Built 500 different models using 500 different clustering solutions of the training data, and the selected final model maximized the 95% confidence lower bound of the AI policy.
The state space was constructed by k-means++ clustering of the patients’ data, resulting in 750 discrete mutually exclusive patient states.
Used Bayesian and Akaike information criteria to determine the optimal number of clusters.
Two absorbing states were added to the state space, corresponding to death and discharge of the patient.
log-normal distributed variables were log-transformed before standardization, and binary data was centered on zero. The normality of each variable was tested with visual methods: quantile-quantile plots and frequency histograms.

Used either hospital mortality or 90-d mortality as the sole defining factor for the system-defined penalty and reward. When a patient survived, a positive reward was released at the end of each patient’ trajectory (a ‘reward’ of +100); a negative reward (a ‘penalty’ of –100) was issued if the patient died.

Estimated the transition matrix T(s′,s,a) by counting how many times each transition was observed in the MIMIC-III training dataset and converting the transition counts to a stochastic matrix.

Chose a γ value of 0.99.

Evaluation of clinicians’ actions (policy)
Performed an evaluation of the actual actions (the policy) of clinicians using temporal difference learning (TD-learning) of the Q function by observing all the prescriptions of intravenous fluids and vasopressors in existing records (offline sampling) and computing the average value of each treatment option at the state level.
$Q^\pi(s,a) \leftarrow Q^\pi(s,a)+\alpha(r+\gamma Q^\pi(s’,a’)-Q^\pi(s,a))$
Stopped the evaluation after processing 500,000 patient trajectories with resampling.

Estimation of the AI policy
In-place policy iteration
Policy iteration started with a random policy that was iteratively evaluated and then improved until converging to an optimal solution.
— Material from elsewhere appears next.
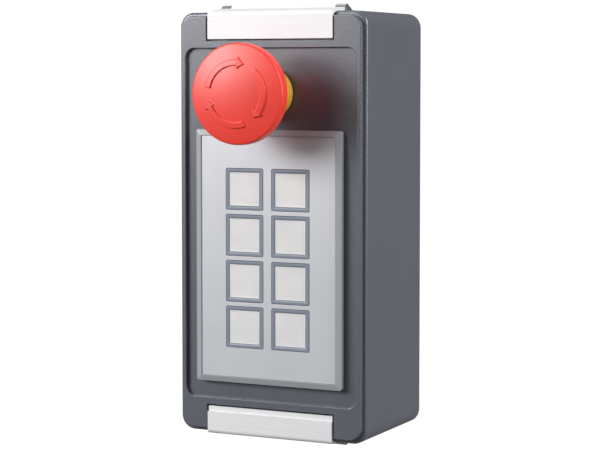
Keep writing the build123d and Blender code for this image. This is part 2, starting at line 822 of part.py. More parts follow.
with BuildPart() as board_screws:
    with BuildSketch(front(board_rear, panel_z)):
        with GridLocations(2 * post_x, 2 * post_z, 2, 2):
            Circle(board_screw_head_radius)
    extrude(amount=-board_screw_head)
    with BuildSketch(front(board_rear, panel_z)):
        with GridLocations(2 * post_x, 2 * post_z, 2, 2):
            Circle(board_screw_radius)
    extrude(amount=board_screw_length)
save(board_screws, "board_screws")

with BuildPart() as key_switches:
    with BuildSketch(front(board_front, panel_z)):
        with Locations(*key_places):
            Rectangle(switch_size, switch_size)
    extrude(amount=switch_height)
save(key_switches, "key_switches")

with BuildPart() as key_domes:
    with BuildSketch(front(switch_front, panel_z)):
        with Locations(*key_places):
            Circle(dome_radius)
    extrude(amount=stem_end - switch_front, taper=dome_taper)
save(key_domes, "key_domes")

with BuildPart() as key_lamps:
    with BuildSketch(front(board_front, panel_z)):
        with Locations(*key_places):
            with GridLocations(2 * key_light_offset, 0, 2, 1):
                Rectangle(led_width, led_length)
    extrude(amount=led_height)
save(key_lamps, "key_lamps")

for number, (x, z) in enumerate(key_places, start=1):
    with BuildPart() as key_frame:
        with BuildSketch(front(key_flange_front, panel_z)):
            with Locations((x, z)):
                RectangleRounded(key_size, key_size, key_corner_radius)
        extrude(amount=key_front - key_flange_front)
        with BuildSketch(front(key_flange_rear, panel_z)):
            with Locations((x, z)):
                Rectangle(key_size + 2 * key_flange, key_size + 2 * key_flange)
        extrude(amount=key_flange_thickness)
        with BuildSketch(front(window_rear, panel_z)):
            with Locations((x, z)):
                Rectangle(window_size, window_size)
        extrude(amount=key_front - window_rear, mode=Mode.SUBTRACT)
        with BuildSketch(front(key_flange_rear, panel_z)):
            with Locations((x, z)):
                with GridLocations(2 * key_light_offset, 0, 2, 1):
                    Circle(key_light_radius)
        extrude(amount=window_rear - key_flange_rear, mode=Mode.SUBTRACT)
        with BuildSketch(front(stem_end, panel_z)):
            with Locations((x, z)):
                Circle(key_stem_radius)
        extrude(amount=key_flange_rear - stem_end)
    save(key_frame, f"key_frame_{number}")

    with BuildPart() as key_window:
        with BuildSketch(front(window_rear, panel_z)):
            with Locations((x, z)):
                Rectangle(window_size - 2 * window_gap, window_size - 2 * window_gap)
        extrude(amount=window_thickness)
    save(key_window, f"key_window_{number}")

with BuildPart() as main_board:
    with BuildSketch(front(main_board_rear, panel_z + main_board_z)):
        Rectangle(main_board_width, main_board_height)
    extrude(amount=board_thickness)
    # spacers up to the key board
    with BuildSketch(front(main_board_front, panel_z + main_board_z)):
        with GridLocations(2 * spacer_x, 2 * spacer_z, 2, 2):
            Circle(post_radius)
    extrude(amount=board_rear - main_board_front)
save(main_board, "main_board")

with BuildPart() as network_sockets:
    with BuildSketch(front(connector_rear, panel_z)):
        with Locations(*socket_places):
            Rectangle(socket_width, socket_height)
    extrude(amount=connector_front - connector_rear)
    with BuildSketch(front(connector_rear, panel_z)):
        with Locations(*socket_places):
            Rectangle(socket_port_width, socket_port_height)
    extrude(amount=socket_port_depth, mode=Mode.SUBTRACT)
save(network_sockets, "network_sockets")

with BuildPart() as terminal_blocks:
    with BuildSketch(front(connector_rear, panel_z)):
        with Locations(*terminal_places):
            Rectangle(terminal_width, terminal_height)
    extrude(amount=connector_front - connector_rear)
    with BuildSketch(front(connector_rear, panel_z)):
        with Locations(*terminal_places):
            with GridLocations(terminal_pitch, 0, terminal_ways, 1):
                Circle(terminal_wire_radius)
    extrude(amount=terminal_wire_depth, mode=Mode.SUBTRACT)
save(terminal_blocks, "terminal_blocks")

with BuildPart() as panel_clamps:
    with BuildSketch(front(clamp_rear, panel_z)):
        with GridLocations(2 * clamp_x, clamp_pitch, 2, clamp_rows):
            Rectangle(clamp_reach, clamp_width)
            Circle(clamp_screw_radius + screw_play, mode=Mode.SUBTRACT)
    extrude(amount=clamp_height)
save(panel_clamps, "panel_clamps")

with BuildPart() as clamp_screws:
    with BuildSketch(front(clamp_rear, panel_z)):
        with GridLocations(2 * clamp_x, clamp_pitch, 2, clamp_rows):
            Circle(clamp_screw_head_radius)
    extrude(amount=-clamp_screw_head)
    with BuildSketch(front(clamp_rear, panel_z)):
        with GridLocations(2 * clamp_x, clamp_pitch, 2, clamp_rows):
            Circle(clamp_screw_radius)
    extrude(amount=lid_inside - clamp_rear)
save(clamp_screws, "clamp_screws")

# ================================================================ mushroom stop button
with BuildPart() as stop_seal:
    with BuildSketch(front(recess_floor, stop_z)):
        Circle(stop_collar_radius - stop_seal_inset)
        Circle(stop_hole_radius + stop_seal_inset, mode=Mode.SUBTRACT)
    extrude(amount=stop_seal_thickness)
save(stop_seal, "stop_seal")

with BuildPart() as stop_collar:
    with BuildSketch(front(collar_rear, stop_z)):
        Circle(stop_collar_radius)
    extrude(amount=collar_front - collar_rear)
    with BuildSketch(front(collar_floor, stop_z)):
        Circle(stop_collar_bore)
    extrude(amount=collar_front - collar_floor, mode=Mode.SUBTRACT)
    with BuildSketch(front(collar_rear, stop_z)):
        Circle(stop_hole_radius)
    extrude(amount=collar_floor - collar_rear, mode=Mode.SUBTRACT)
    collar_rim = stop_collar.faces().sort_by(Axis.Y)[0].outer_wire().edges()
    fillet(collar_rim, stop_collar_round)
save(stop_collar, "stop_collar")

with BuildPart() as stop_barrel:
    with BuildSketch(front(holder_rear, stop_z)):
        Circle(barrel_radius)
    extrude(amount=collar_floor - holder_rear)
    with BuildSketch(front(collar_floor, stop_z)):
        Circle(stop_collar_bore - stop_barrel_gap)
    extrude(amount=stop_barrel_flange)
    with BuildSketch(front(holder_rear, stop_z)):
        Circle(stem_bore)
    extrude(amount=barrel_flange_front - holder_rear, mode=Mode.SUBTRACT)
save(stop_barrel, "stop_barrel")

with BuildPart() as stop_holder:
    with BuildSketch(front(holder_rear, stop_z)):
        RectangleRounded(holder_width, holder_height, holder_corner_radius)
        Circle(stop_hole_radius, mode=Mode.SUBTRACT)
        with Locations((0, holder_screw_z)):
            Circle(holder_screw_radius + screw_play, mode=Mode.SUBTRACT)
    extrude(amount=holder_depth)
    with BuildSketch(front(holder_rear, stop_z)):
        with Locations((0, holder_screw_z)):
            Circle(holder_screw_head_radius + screw_play)
    extrude(amount=holder_screw_head, mode=Mode.SUBTRACT)
save(stop_holder, "stop_holder")

with BuildPart() as holder_screw:
    with BuildSketch(front(lid_inside - holder_screw_end_gap, stop_z)):
        with Locations((0, holder_screw_z)):
            Circle(holder_screw_radius)
    extrude(amount=holder_screw_end_gap - holder_depth)
    with BuildSketch(front(holder_rear, stop_z)):
        with Locations((0, holder_screw_z)):
            Circle(holder_screw_head_radius)
    extrude(amount=holder_screw_head)
save(holder_screw, "holder_screw")

stem_rear = holder_rear + stop_travel + slider_gap
head_seat = mushroom_back - spigot_length
with BuildPart() as stop_plunger:
    with BuildSketch(front(stem_rear, stop_z)):
        Circle(stop_stem_radius)
    extrude(amount=head_seat - stem_rear)
    with BuildSketch(front(head_seat, stop_z)):
        Circle(spigot_radius)
    extrude(amount=spigot_length)
save(stop_plunger, "stop_plunger")

# the head is turned in one piece with its neck; heights run towards -Y
with BuildPart() as stop_head:
    with BuildSketch(Plane.XY.offset(stop_z)):
        with BuildLine():
            crown_radius = mushroom_radius - mushroom_round
            crown = ThreePointArc(
                (0, -mushroom_front),
                (crown_radius / 2, -(mushroom_front - mushroom_dome / 4)),
                (crown_radius, -(mushroom_front - mushroom_dome)),
            )
            RadiusArc(crown @ 1, (mushroom_radius, -mushroom_edge), mushroom_round)
            Polyline(
                (mushroom_radius, -mushroom_edge),
                (mushroom_radius, -mushroom_back),
                (mushroom_radius - mushroom_lip, -mushroom_back),
                (mushroom_radius - mushroom_lip, -(mushroom_back + mushroom_hollow)),
                (neck_radius + mushroom_hollow, -(mushroom_back + mushroom_hollow)),
                (neck_radius, -mushroom_back),
                (neck_radius, -neck_rear),
                (neck_radius - neck_wall, -neck_rear),
                (neck_radius - neck_wall, -(head_seat + stop_slide_gap)),
                (spigot_radius + stop_slide_gap, -(head_seat + stop_slide_gap)),
                (spigot_radius + stop_slide_gap, -(mushroom_back + stop_slide_gap)),
                (0, -(mushroom_back + stop_slide_gap)),
                (0, -mushroom_front),
            )
        make_face()
    revolve(axis=stop_axis)
save(stop_head, "stop_head")

# the return spring between the barrel's flange and the inside of the head
spring_radius = (stop_stem_radius + neck_radius - neck_wall) / 2
spring_start = barrel_flange_front + spring_end_gap
spring_height = head_seat + stop_slide_gap - spring_end_gap - spring_start
with BuildPart() as stop_spring:
    with BuildLine():
        coil = Helix(
            spring_height / spring_turns,
            spring_height,
            spring_radius,
            center=(0, -spring_start, stop_z),
            direction=(0, -1, 0),
        )
    with BuildSketch(Plane(origin=coil @ 0, z_dir=coil % 0)):
        Circle(spring_wire_radius)
    sweep(is_frenet=True)
save(stop_spring, "stop_spring")

# ================================================================ contact modules
for side, x in (("left", -contact_x), ("right", contact_x)):
    with BuildPart() as contact_housing:
        with BuildSketch(front(contact_rear, stop_z)):
            with Locations((x, 0)):
                Rectangle(contact_width, contact_height)
        extrude(amount=contact_depth)
        with BuildSketch(front(contact_rear + contact_wall, stop_z)):
            with Locations((x, 0)):
                Rectangle(contact_width - 2 * contact_wall, contact_height - 2 * contact_wall)
        extrude(amount=contact_depth - 2 * contact_wall, mode=Mode.SUBTRACT)
        with BuildSketch(front(contact_front, stop_z)):
            with Locations((x, 0)):
                Rectangle(slider_width + 2 * slider_gap, slider_height + 2 * slider_gap)
        extrude(amount=-contact_wall, mode=Mode.SUBTRACT)
        # terminal screws are reached from behind
        with BuildSketch(front(contact_rear, stop_z)):
            with Locations((x, 0)):
                with GridLocations(0, 2 * terminal_screw_z, 1, 2):
                    Circle(terminal_head_radius + screw_play)
        extrude(amount=contact_wall, mode=Mode.SUBTRACT)
    save(contact_housing, f"contact_housing_{side}")

slider_front = stem_rear - contact_gap
slider_rear = slider_front - slider_length
with BuildPart() as contact_sliders:
    with BuildSketch(front(slider_rear, stop_z)):
        with GridLocations(2 * contact_x, 0, 2, 1):
            Rectangle(slider_width, slider_height)
    extrude(amount=slider_length)
    with BuildSketch(front(bridge_front, stop_z)):
        with GridLocations(2 * contact_x, 0, 2, 1):
            Rectangle(bridge_width, slider_height)
    extrude(amount=-bridge_thickness, mode=Mode.SUBTRACT)
save(contact_sliders, "contact_sliders")

with BuildPart() as contact_bridges:
    with BuildSketch(front(bridge_front, stop_z)):
        with GridLocations(2 * contact_x, 0, 2, 1):
            Rectangle(bridge_width, bridge_length)
    extrude(amount=-bridge_thickness)
save(contact_bridges, "contact_bridges")

fixed_contact_rear = bridge_front + contact_gap
with BuildPart() as fixed_contacts:
    with BuildSketch(front(fixed_contact_rear, stop_z)):
        with GridLocations(2 * contact_x, 2 * (terminal_screw_z - fixed_contact_shift), 2, 2):
            Rectangle(contact_width - 2 * contact_wall, fixed_contact_length)
        with GridLocations(2 * contact_x, 2 * terminal_screw_z, 2, 2):
            Circle(terminal_screw_radius + screw_play, mode=Mode.SUBTRACT)
    extrude(amount=fixed_contact_thickness)
save(fixed_contacts, "fixed_contacts")

with BuildPart() as terminal_screws:
    with BuildSketch(front(contact_rear + contact_wall, stop_z)):
        with GridLocations(2 * contact_x, 2 * terminal_screw_z, 2, 2):
            Circle(terminal_head_radius)
    extrude(amount=terminal_head)
    with BuildSketch(front(contact_rear + contact_wall, stop_z)):
        with GridLocations(2 * contact_x, 2 * terminal_screw_z, 2, 2):
            Circle(terminal_screw_radius)
    extrude(amount=fixed_contact_rear + fixed_contact_thickness - contact_rear - contact_wall)
save(terminal_screws, "terminal_screws")

contact_spring_start = contact_rear + contact_wall + contact_spring_end_gap
contact_spring_height = slider_rear - contact_spring_end_gap - contact_spring_start
with BuildPart() as contact_springs:
    for side in (-1, 1):
        with BuildLine():
            contact_coil = Helix(
                contact_spring_height / contact_spring_turns,
                contact_spring_height,
                contact_spring_radius,
                center=(side * contact_x, -contact_spring_start, stop_z),
                direction=(0, -1, 0),
            )
        with BuildSketch(Plane(origin=contact_coil @ 0, z_dir=contact_coil % 0)):
            Circle(contact_spring_wire)
        sweep(path=contact_coil, is_frenet=True)
save(contact_springs, "contact_springs")
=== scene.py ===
import json
import math

import bmesh
import bpy
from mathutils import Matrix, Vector


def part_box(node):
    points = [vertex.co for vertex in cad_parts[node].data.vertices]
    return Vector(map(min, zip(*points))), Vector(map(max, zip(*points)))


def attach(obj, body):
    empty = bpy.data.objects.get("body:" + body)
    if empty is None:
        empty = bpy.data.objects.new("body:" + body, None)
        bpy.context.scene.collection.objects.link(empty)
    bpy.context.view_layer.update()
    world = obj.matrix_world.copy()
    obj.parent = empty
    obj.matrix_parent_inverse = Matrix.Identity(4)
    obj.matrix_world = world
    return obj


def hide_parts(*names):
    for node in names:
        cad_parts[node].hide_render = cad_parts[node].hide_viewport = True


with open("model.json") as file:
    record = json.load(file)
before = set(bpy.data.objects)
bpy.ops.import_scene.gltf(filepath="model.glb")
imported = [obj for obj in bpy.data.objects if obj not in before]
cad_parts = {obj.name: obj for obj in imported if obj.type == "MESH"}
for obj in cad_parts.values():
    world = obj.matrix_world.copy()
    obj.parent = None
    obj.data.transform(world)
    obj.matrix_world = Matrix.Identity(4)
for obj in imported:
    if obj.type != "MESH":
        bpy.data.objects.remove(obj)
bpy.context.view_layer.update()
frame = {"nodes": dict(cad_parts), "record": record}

MM = 0.001
FRONT, REAR = -1, 1          # the object faces -Y

# sizes in millimetres that the pieces below share
CROWN_DROP = 3.1             # how far the mushroom's crown falls from its centre to its edge
CROWN_ROUND = 1.5            # round between the crown and the mushroom's side
HEAD_DEPTH = 10.5            # crown to the back of the mushroom's rim
NECK_RADIUS = 12.2
ARROW_INNER, ARROW_OUTER = 16.5, 20.2
KEY_FLANGE = 1.2             # the flange behind a key, on each side of it
KEY_PLAY = 0.3               # gap between a key and the opening that it sits in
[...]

After convergence, the AI policy $\pi^*$ corresponded to the actions with the highest state-action value in each state.

Model evaluation
The objective is to evaluate the value of a newly learnt AI policy using trajectories of patients generated by another policy (the clinicians’). This is termed off-policy evaluation (OPE).

Implemented a type of HCOPE method, WIS, and used bootstrapping to estimate the true distribution of the policy value in the test sets.
WIS may be a biased although consistent policy estimator, so the bootstrap confidence interval may also be biased, even though the literature suggests that consistency is a more desirable property than unbiasedness.
It is accepted that bootstrapping produces accurate confidence intervals with less data than exact HCOPE methods and is safe enough in high-risk applications.
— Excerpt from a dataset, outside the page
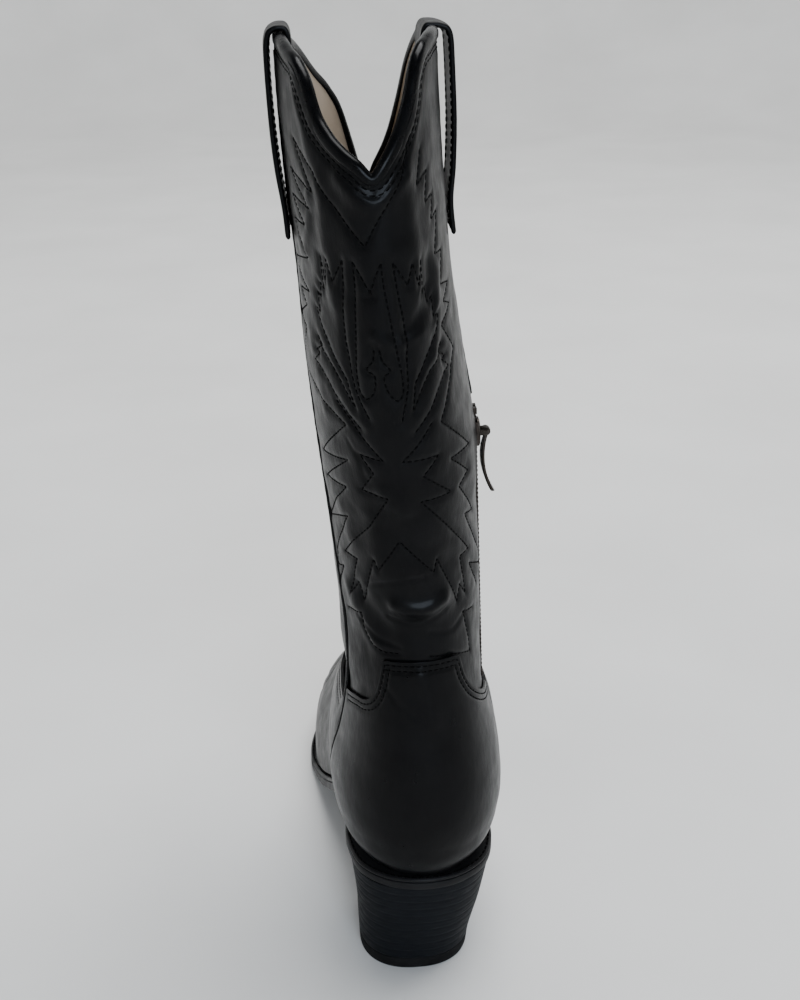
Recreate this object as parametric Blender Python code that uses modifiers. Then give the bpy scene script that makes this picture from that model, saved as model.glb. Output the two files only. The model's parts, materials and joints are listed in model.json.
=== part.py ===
"""Left cowboy boot, built as its separate pieces, in metres with +Z up.

The toe points along +Y and the inner ankle, with the zip, faces +X. The leather upper is one lofted form in
two halves, back and front, that meet along the two side seams. Every leather, lining and stiffener piece is a
shell at its own depth under that form. The sole pieces are slabs bent to one side profile.
"""

import math

import bmesh
import bpy
import numpy as np
from mathutils import Matrix, Vector

# ---------------------------------------------------------------- driving dimensions
ORIGIN_X = -0.00529         # middle of the whole boot's box, in the last's own coordinates
ORIGIN_Y = 0.1355
GAP = 0.0003                # air left between touching pieces

PANEL = (0.0, 0.0018)       # depth under the form, and thickness, of each layer
STIFFENER = (0.0, 0.0016)
COVER = (-0.0019, 0.0014)
TAPE = (0.0021, 0.0005)
LINING = (0.0029, 0.0008)
GUARD = (0.0041, 0.0009)

SEAM_SETBACK = 0.0017       # from a side seam to a panel's edge
ZIP_SETBACK = 0.0052
FEATHER_SETBACK = 0.0026    # from the line where the upper meets the sole to the vamp's bottom edge
LINING_SETBACK = 0.0006
FEATHER_TOP = 0.089         # below this v the front half's edges meet the sole, above it the side seams
PIPING_R = 0.0011
BINDING_R = 0.0021
EDGE_ALLOWANCE = 0.0018     # from the binding to the panel it covers
EDGE_CLEARANCE = BINDING_R + EDGE_ALLOWANCE

ZIP_LOW, ZIP_HIGH = 0.131, 0.2575
ZIP_Y = 0.050
TOOTH_PITCH = 0.0040
TOOTH_HEIGHT = 0.0014
SLIDER_Z = 0.2475
BAR_STANDOFF = 0.0044       # zip surface to the slider's bar, which the pull hangs on

STRAP_WIDTH = 0.024
STRAP_THICKNESS = 0.0020
STRAP_END_Z = 0.331
STRAP_STANDOFF = 0.0012     # from the shaft to the strap's stitched lower end
STRAP_Y = 0.061
STRAP_BOW = 0.0060          # how far the loop stands off the shaft for a finger
STRAP_CURVE = 0.075         # radius the strap takes from the shaft under it

OUTSOLE_THICKNESS = 0.0040
WELT_THICKNESS = 0.0018
WELT_WIDTH = 0.0105
SHANK_THICKNESS = 0.0012
BOARD_THICKNESS = 0.0020
INSOCK_THICKNESS = 0.0012
HEEL_SEAT_Z = 0.056
SEAT_RISE = 0.0066          # rises of each layer above the outsole's bottom face
WELT_RISE = OUTSOLE_THICKNESS + 0.0005
SHANK_RISE = OUTSOLE_THICKNESS + 0.0006
BOARD_RISE = SEAT_RISE + GAP
INSOCK_RISE = BOARD_RISE + BOARD_THICKNESS + 0.0011
CORK_THICKNESS = 0.0018
CORK_Y = (0.158, 0.262)
SHANK_HALF_WIDTH = 0.0075
SHANK_Y = (0.026, 0.154)
RIVET_Y = (0.0445, 0.142)
RIVET_R, RIVET_HEAD_R, RIVET_HEAD = 0.0014, 0.0026, 0.0007

NAILS = ((-0.018, 0.028), (-0.0105, 0.0170), (0.0105, 0.0170), (0.018, 0.028), (0.0, 0.054))
NAIL_R, NAIL_HEAD_R, NAIL_TIP_Z = 0.0011, 0.0024, 0.032
SCREW_AT = (0.0, 0.033)
SCREW_R, SCREW_HEAD_R, SCREW_TIP_Z = 0.0021, 0.0042, 0.026
LIFT_PINS = ((-0.015, 0.026), (0.007, 0.026))
BORE_CLEARANCE = 0.0004
TOE_SHARE = 0.15            # most of a half's width that a seam set-back takes, where the toe narrows

COLUMNS = 18                # faces across each shell
SHAFT_ROWS = (0.155, 0.170, 0.187, 0.210, 0.235, 0.248, 0.261, 0.270)
SLAB_STEP = 0.010           # width of the strips that a sole slab bends in

# Shaft stations: height, middle x, half width, back y, front y, lateral seam y, medial seam y
SHAFT = (
    (0.150, -0.0010, 0.0309, 0.005, 0.108, 0.040, 0.050),
    (0.168, -0.0015, 0.0309, 0.007, 0.106, 0.041, 0.050),
    (0.187, -0.0024, 0.0312, 0.006, 0.106, 0.043, 0.050),
    (0.218, -0.0041, 0.0321, 0.002, 0.111, 0.047, 0.050),
    (0.253, -0.0063, 0.0333, -0.003, 0.118, 0.052, 0.050),
    (0.287, -0.0105, 0.0319, -0.007, 0.125, 0.056, 0.054),
    (0.320, -0.0136, 0.0306, -0.010, 0.130, 0.059, 0.060),
    (0.354, -0.0159, 0.0302, -0.012, 0.134, 0.061, 0.061),
    (0.385, -0.0170, 0.0294, -0.013, 0.136, 0.061, 0.061),
    (0.410, -0.0172, 0.0290, -0.014, 0.137, 0.061, 0.061),
)

# Heel stations: height, lateral edge, medial edge, rear crown (x, y), edge fullness, crown fullness, flare
HEEL = (
    (0.056, (-0.0295, 0.063), (0.0290, 0.063), (0.0, 0.0045), 0.62, 0.66, 0.0),
    (0.063, (-0.0345, 0.062), (0.0345, 0.062), (0.0, 0.0), 0.62, 0.66, 0.0),
    (0.075, (-0.0375, 0.060), (0.0380, 0.060), (0.0, -0.0035), 0.60, 0.64, 0.0),
    (0.092, (-0.0370, 0.052), (0.0370, 0.056), (0.0002, -0.005), 0.60, 0.62, 0.0015),
    (0.110, (-0.0332, 0.046), (0.0343, 0.0525), (0.0005, -0.003), 0.58, 0.60, 0.0025),
    (0.127, (-0.0304, 0.042), (0.0306, 0.050), (0.0, 0.0005), 0.57, 0.58, 0.0035),
)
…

$\pi_0$ as the behavior policy (the clinicians’) from which actual patient data was generated
$\pi_1$ as the evaluation or AI policy

Softened $\pi_1$, so it now recommends taking the suggested action 99% of the time and any of the other actions a total of 1% of the time. This allows assessment of the entirety of the patient trajectories.
The goal was to estimate the value of $\pi_1$ from data trajectories. \

Built 500 different models from various selections of a random 80% of the MIMIC-III data and evaluated the AI policies with WIS on the remaining 20% of the data.
Estimated the value of a random policy and a zero-drug policy for comparison (Fig. 2b).
The selected final model maximizes the 95% confidence lower bound of the AI policy among the 500 candidate models.

Results

Evolution of the 95% lower bound (LB) of the best AI policy and of the 95% upper bound (UB) of highest-valued clinician policy during the building of 500 models. After only a few models, a higher value for the AI policy than the clinician treatment, within the accepted risk, is guaranteed.

* Estimated policy value = WIS for all trajectories

Distribution of the estimated value of the clinicians’ actual treatments, the AI policy, a random policy and a zero-drug policy across the 500 models in the MIMIC-III test set (n = 500 models in each boxplot). The chosen AI policy maximizes the 95% confidence lower bound. On each boxplot, the central line indicates the median, and the bottom and top edges of the box indicate the 25th and 75th percentiles, respectively.

The relationship between the return of the clinicians’ policy and patients’ 90-day mortality in the MIMIC-III training set (n = 13,666 patients). Return of actions were sorted into 100 bins, and the mean observed mortality (blue line for raw, red line for smoothed) was computed in each of these bins. The shaded blue area represents the s.e.m. \

Average return in survivors (n = 11,031) and nonsurvivors (n = 2,635) in the MIMIC-III training set. c and d were generated by bootstrapping in the training data with 2,000 resamplings.

Distribution of the estimated value of the clinician and AI policies in the selected model, built by bootstrapping with 2,000 resamplings in the eRI dataset.

Visualization of the clinician and AI policies. All actions were aggregated over all time steps for the five dose bins of both medications. On average, patients were administered more intravenous fluid (b) and less vasopressor (c) medications than recommended by the AI policy.

The dose excess, referring to the difference between the given and suggested dose averaged over all time points per patient, for intravenous fluids (left) and vasopressor (right). The figure was generated by bootstrapping with 2,000 resamplings. The shaded area represents the s.e.m. In both plots, the smallest dose difference was associated with the best survival rates (vertical dotted line). The further away the dose received was from the suggested dose, the worse the outcome.

Question

  • how to draw mortality-reward curve ?
Written on December 14, 2021